Where Kickresume Genuinely Wins
Template polish and editor experience
Multilingual support
Design for non-ATS audiences
Phrase library and examples
Where Kickresume Falls Short
No job-description-based scoring
Most templates are not ATS-safe
Free ATS Checker withholds specifics
Monthly price is high for the segment
No API, no bulk processing
Cancellation friction
Filled Template Audit: A Real Look at "Modern"
To make the ATS-safety discussion concrete, we built a senior software engineer resume on Kickresume's Modern template (a two-column design with a left sidebar containing skills and contact info). The template looks excellent in the editor. Here is what happened when we pushed the exported PDF through five ATS parsers.
| Parser | Name parse | Skills section parse | Work history parse | Overall content captured |
|---|---|---|---|---|
| Workday | OK | 50% (sidebar skills mostly dropped) | OK | ~70% |
| Greenhouse | OK | 80% (most skills captured, order scrambled) | OK | ~85% |
| Lever | OK | 90% | OK | ~92% |
| iCIMS | OK | 40% (icons broke the parse) | Garbled (sidebar interleaved with body) | ~60% |
| Taleo (legacy) | Partial (icon prefix on phone field captured as garbage) | 30% | Mostly OK | ~55% |
The same resume content, rebuilt on Kickresume's Basic template (single-column, no sidebar, no icons), parsed at 95-99% across all five platforms. The lesson is not that Kickresume's tools are broken. It is that the template choice within Kickresume determines whether you get parsed at 95% or 60%, and Kickresume does not flag this clearly during template selection.
Resume Optimizer Pro vs Kickresume: Head-to-Head
Both tools target job seekers but with different center-of-gravity. Kickresume optimizes for visual output and editor experience. Resume Optimizer Pro optimizes for ATS match score against a specific job description. Here is the honest comparison across ten dimensions.
| Dimension | Kickresume | Resume Optimizer Pro |
|---|---|---|
| ATS match score against a specific JD | No | Yes (7-category scoring) |
| Auto-tailoring to a job description | No (manual edit) | Yes (one-click optimize) |
| Template count (total) | 40+ | Focused single-column set, all ATS-tested |
| ATS-safe templates (count) | ~9 of 40 | All |
| AI Resume Writer | GPT-4.1 (generic prompts) | GPT-4 class (JD-aware optimization) |
| Cover letter generation | Generic (no JD input) | JD-tailored |
| Multilingual UI | 6 languages | English (multilingual content via AI) |
| Pricing (yearly effective /mo) | $8 | Free tier + lower entry tiers, see pricing page |
| API for staffing/recruiters | No | Yes (optimize, match, parse) |
| Anonymization for staffing agencies | No | Yes |
For a deeper dive into how Resume Optimizer Pro's match scoring works under the hood, see how resume matching is calculated.

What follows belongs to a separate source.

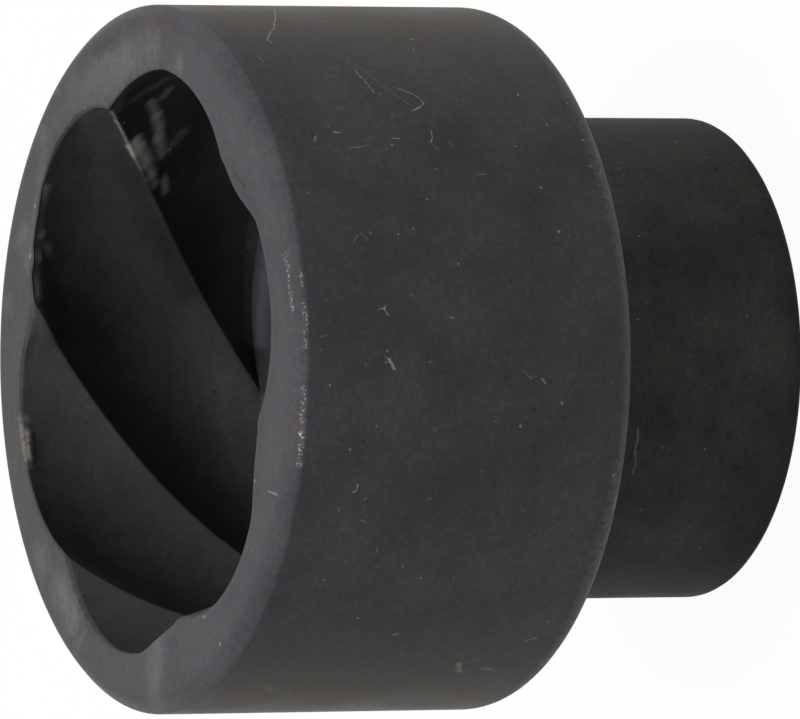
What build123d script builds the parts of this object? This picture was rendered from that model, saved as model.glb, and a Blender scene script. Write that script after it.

Decision Tree: When to Pick Each Tool
Pick Kickresume if you
- Need a multilingual resume (Slovak, Spanish, German, Portuguese, Italian UI)
- Are applying to creative roles where a human opens the PDF directly
- Value editor polish and template variety over scoring
- Want a personal website built from the same data set
- Are a student building a portfolio for design or marketing programs
- Can commit to the yearly plan ($8/mo effective) and do not need ATS match scoring
Pick Resume Optimizer Pro if you
- Are applying to roles that route through Workday, Greenhouse, iCIMS, or Lever
- Want a match score against the specific job description, not a generic readability score
- Need automatic rewriting that injects job-specific keywords
- Run a staffing agency or recruiting team and need API/bulk processing
- Need anonymization (recruiter-facing resumes with personal data stripped)
- Want to A/B test resume variants and see which scores higher before submitting
For most US-based job seekers applying through ATS-driven portals, Resume Optimizer Pro is the more direct fit. For European applicants needing multilingual support, or for creative-role applicants where visual differentiation matters more than parser scores, Kickresume's design strength is the right call.